Recent
Images from the Group Show, (in)visible entanglements, 2024 at Galerie Intershop, Leipzig.
L-R: Facsimile, 2024 (Embroidery, Found Objects) and Einertstraße 3, 2024 (Mixed Media on Paper)
Was ist das? (2022)
Element Ost, Leipzig, Germany
The understanding desired by the question Was ist das? derives from a curiosity about the ad-hoc piles of personal belongings that often accumulate on street corners, sidewalks, and window sills throughout the neighborhoods of Leipzig.
This buffet of lost and found items can be seen as a negotiation between public space and the community. The broken pieces and, rarely, functional items, gathered in awkward heaps and piles, are often difficult to discern or name. While some piles of objects attract a crowd, others linger upon the sidewalk abandoned until they blow down the sidewalk or are broken further. These remnants become a microcosm of social constructions. Layers of generosity, humility, laziness, playfulness, consumerism, waste, confusion, and fragility stack up in a precarious and messy display.

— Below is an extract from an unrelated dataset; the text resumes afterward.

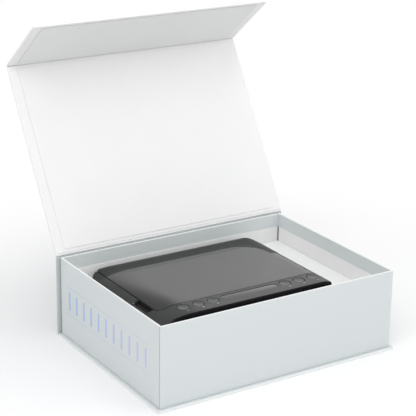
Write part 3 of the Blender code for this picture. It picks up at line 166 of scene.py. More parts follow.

A Series of Contingencies (2021)
Harmony Hall Arts Center, Fort Washington, MD
We traverse our days through a series of contingencies and decisions. As fragmented as life can be, how does one tie it all together? As wayfarers tracing the path, one’s body is changing, but constant. Until….it is not. This installation offers visual metaphors through which to explore these ideas.
Thesis Talk (2021)
MFA in Studio Art, Maryland Institute College of Art
Undo II (2021)
VisArts Gallery, Rockville, MD
Vacancy resonates from a functionless net, which has the potential to hold, bind, filter, release, and collapse. Intertwined knots and loops create intervals of space from repurposed fibers, discarded clothing and an unravelled net. The body is called into question by the net and the space it interrupts within its surroundings. These artworks are a play upon what we seek to remember.
Undo I (2020-2021)
Washington, D.C., USA + Berlin, Germany
The shifting of one’s body, in both public and private space, is called into question by the commanding scale of the net. The remnants of light and matter, trapped within the net and its surroundings hint at the residue of daily life, including not just what is seen, but what is left to be imagined.
Drift (2019)
“Left Space” (Group Exhibition at 1100 Wicomico Ave.), Baltimore, MD
Sifted through the net and measured to match my body weight, white bleached flour rests in a precarious balance within the cotton lattice of a hammock. This work references the practicality and futility inherent in daily life. As I explore the idea of labor, effort, and repetition, a human presence encircles the fundamental concerns that make up our day-to-day existence: How much space do we take up? Who will notice when we’re gone? How do we measure life?